BOCKLAND, Walter (1619-70), of Standlynch, Wilts.

Published in The History of Parliament: the House of Commons 1660-1690, ed. B.D. Henning, 1983
Available from Boydell and Brewer

Constituency

Dates

17 May 1661 - 17 Nov. 1670

Family and Education

bap. 21 Nov 1619, 1st s. of Walter Bockland of Standlynch by Beatrice, da. of Charles Walcot of Walcot, Salop and coh. to her uncle Anthony Foster of Trotton, Suss. m. 1639, Helen, da. of Hubert Hacon of Norwich, Norf., 3s. (2 d.v.p.) 1da. suc. fa. 1638.2

Offices Held

Capt. (royalist) c.1643-5.3

J.p. Wilts. July 1660-70, commr. for assessment Sept. 1660-9, corporations 1662-3.4

Biography

Bockland’s great-grandfather, of Somerset origin, bought Standlynch, three miles from Downton, in 1572. Though Bockland was baptized as an Anglican, the entire family, including his wife, were recusants before the Civil War. Bockland seems to have subsequently falsified his age to prove that he was only 16 in 1640, and therefore not liable to the penalties of recusancy. Unfortunately, he had been described as 18 years of age and upwards on his father’s death.

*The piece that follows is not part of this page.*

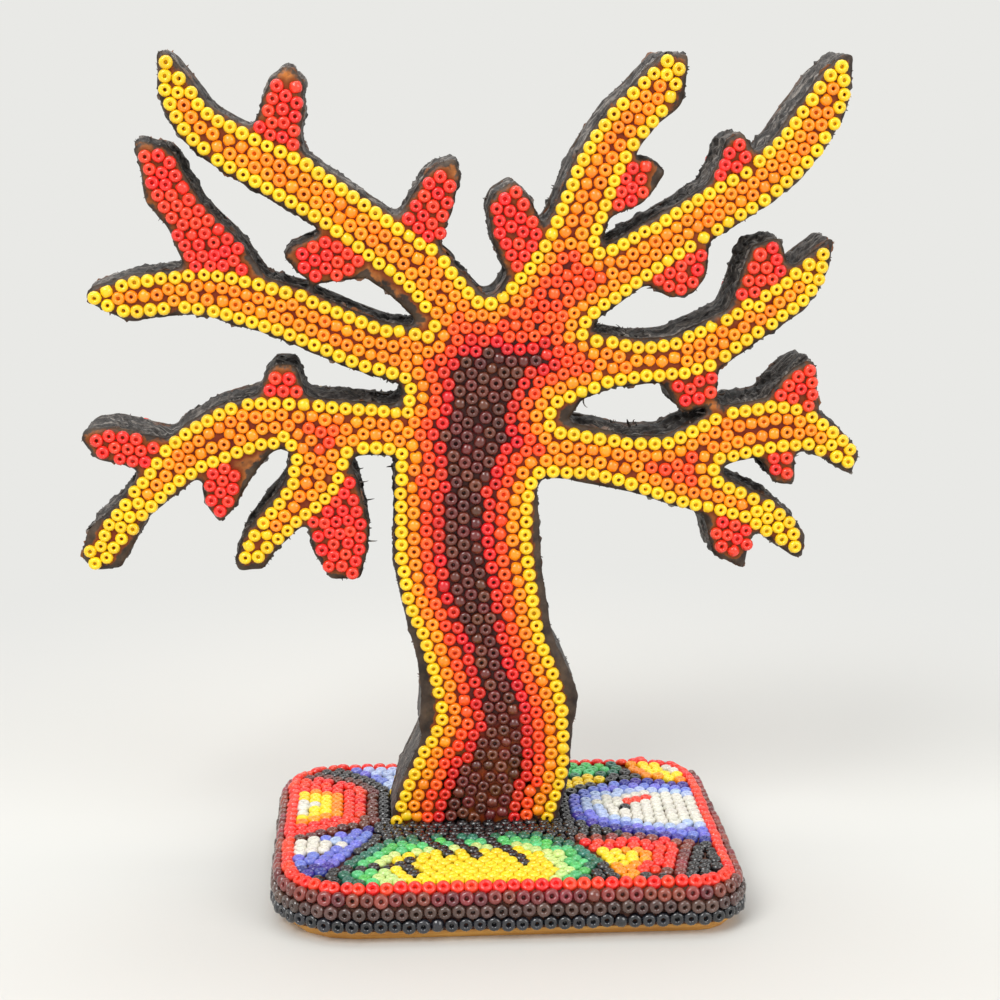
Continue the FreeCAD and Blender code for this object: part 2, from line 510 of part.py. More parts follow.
# plate: wood, wax coat, four courses round the rim
plate = plate_body(0.0, 0.0, foot_chamfer)
save("base_board", [plate.cut(dowel_holes)])
save("fixing_dowels", [dowel(along) for along in dowel_places])
wax = plate_body(wax_coat, rim_foot)
save("base_wax", [wax.cut([plate] + core)])
shell = plate_body(coat, rim_foot).cut(wax)
rim_names = ("black", "brown", "oxblood")
edge_low = rim_foot + len(rim_names) * rim_course - rim_tuck
for course, name in enumerate(rim_names):
    low = rim_foot + course * rim_course
    save("rim_beads_" + name, [shell.common(slab(low, min(low + rim_course, edge_low)))])
top_field = plate_outline(-top_inset)
edge = shell.common(slab(edge_low, 2 * bead_top))
save("rim_beads_red", [edge.cut(column(top_field, 0, 2 * bead_top))])

# plate: motifs round the foot of the tree, black ground in what is left
foot = sawn.common(above(wax_top)).cut(above(bead_top)).BoundBox
near, far = wood_near - wax_coat, wood_far + wax_coat
footprint = polygon(((foot.XMin, near), (foot.XMax, near), (foot.XMax, far), (foot.XMin, far)))
surround = faceted(footprint.makeOffset2D(bead_diameter)).cut(footprint)
free = top_field.cut([footprint, surround])
laid = {}
for name, outline in motifs:
    motif = polygon([(x * plate_width / motif_width, y * plate_depth / motif_depth)
                     for x, y in outline])
    laid.setdefault(name, []).extend(free.common(motif).Faces)
    free = free.cut(motif)
laid["ground_black"] = merged([surround] + free.Faces).Faces
for name, faces in laid.items():
    beds = [column(face, wax_top, bead_top) for face in faces if face.Area > smallest_patch]
    save("base_beads_" + name, beds)
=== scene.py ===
import math

import bmesh
import bpy
import numpy as np
from mathutils import Matrix, Quaternion, Vector, geometry, kdtree, noise
from mathutils.bvhtree import BVHTree


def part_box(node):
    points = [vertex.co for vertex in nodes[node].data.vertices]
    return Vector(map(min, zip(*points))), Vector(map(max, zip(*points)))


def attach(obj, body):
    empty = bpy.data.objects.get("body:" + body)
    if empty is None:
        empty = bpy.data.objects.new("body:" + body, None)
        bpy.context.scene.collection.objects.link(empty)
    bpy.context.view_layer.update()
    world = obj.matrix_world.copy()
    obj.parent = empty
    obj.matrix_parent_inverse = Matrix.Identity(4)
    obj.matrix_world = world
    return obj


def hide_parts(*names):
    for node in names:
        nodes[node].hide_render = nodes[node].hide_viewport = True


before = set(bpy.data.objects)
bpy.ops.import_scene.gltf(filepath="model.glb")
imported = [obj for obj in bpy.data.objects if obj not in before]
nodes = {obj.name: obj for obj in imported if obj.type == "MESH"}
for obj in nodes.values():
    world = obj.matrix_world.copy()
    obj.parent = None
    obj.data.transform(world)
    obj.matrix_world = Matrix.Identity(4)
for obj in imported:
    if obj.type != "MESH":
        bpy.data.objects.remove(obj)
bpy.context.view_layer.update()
mm = 0.001


# ---------------------------------------------------------------- seed bead
# A short length of drawn glass tube, tumbled round in the heat.  Each is pressed into
# the wax for about half its height, most of them with the hole upwards.  A floor of the
# bead's own glass closes the hole a little way down, where the wax would stand: painted
# light, for the light that the glass lets into the hole.
bead_wide = 2.2 * mm
bead_flats = 12
standing = ((0, -0.16), (0.31, -0.16), (0.32, 0.50), (0.45, 0.70), (0.72, 0.77),
            (1.00, 0.60), (1.18, 0.12), (1.06, -0.42), (0, -0.42))
on_its_side = ((0.26, -0.96), (0.64, -0.94), (0.95, -0.72), (1.12, 0.00), (0.95, 0.72),
               (0.64, 0.94), (0.26, 0.96))
usual_lean = 4.5            # degrees
side_lean = 9               # degrees that a bead on its side is off the level
uneven_sink = 0.05          # millimetres
side_sink = 0.32 * mm       # a bead on its side is pressed in further
tall_beads = (0.92, 1.08)   # beads of one width are cut to different heights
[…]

He produced a rather dubious sacrament certificate from Sussex, dated 1641, but it is improbable that he conformed till after the war, when, as a Papist in arms, he might have lost his entire estate. He took the Covenant on 11 July 1645, and in the following year the rector of St. Margaret’s Westminster certified that ‘Mr Walter Bockland, after conference with me and good satisfaction given unto me of his settled conformity to the doctrine and worship of the Church of England, received the sacrament’. Eventually he was allowed to compound for £696, but he was described as a Papist in 1655 at the time of Penruddock’s rising, when there was a suspicious gathering of horsemen at his house. At the Restoration, Bockland, whose mother was first cousin to the Earl of Bristol, was recommended for the order of the Royal Oak, with an estate of £900 p.a. He failed, however, in his application for the lease of a moiety of Shepton Mallet manor, valuable for its coal royalties, which had been held by his ancestors from 1545 to 1610 but was now granted to Clarendon’s friend Lord Mordaunt.5

Bockland was involved in a double return at Downton in the general election of 1661, but as his indenture was signed by the bailiff he was allowed to take his seat. He was an inactive Member of the Cavalier Parliament, serving on only ten committees, none being of political importance. With good grounds for discontent with the Clarendon administration, he was probably a country Cavalier, though his name does not appear on any list. Bockland had the good sense to cooperate in the construction of water-meadows with the new lord of the manor Sir Joseph Ashe, who, needing a local ally, treated him with special favour, though the destruction of his watermills entailed some temporary loss of income. Bockland was struck off the commission of the peace in June 1670, some months before his death. In his will, dated 1 Oct., he bequeathed £100 to his recusant servant Robert Lincoln, and provided for his burial in his chapel at Standlynch, which with the preceding circumstances suggests that he may have returned on his deathbed to the church of his baptism.6

Ref Volumes: 1660-1690

Author: John. P. Ferris

Notes

  • 1. New writ.
  • 2. Soc. Genealogists, Sherborne par. reg.; SP23/162/643, 212/81; Dorset Vis. Add. ed. Colby and Rylands, 12; VCH Suss. iv. 35; Hoare, Wilts. Downton, 47; Wilts. Inquisitions (Index Lib. xxiii), 351-2; C5/410/1.
  • 3. Wilts. Arch. Mag. xxvi. 356.
  • 4. Hoare, Salisbury, 449.
  • 5. Soc. of Genealogists, mss notes by H. B. Bower; Wilts. N. and Q. viii. 344; J. A. Williams, Catholic Recusancy in Wilts. 226-7; SP23/212/81-83, 101-3; Thurloe, iii. 655; Cal. Treas. Bks. x. 664.
  • 6. Wilts. RO, Radnor mss 1084 (Ashe to Snow, 14 Nov. 1665); Hoare, Repertorium Wiltonense, 17; PCC 171 Penn.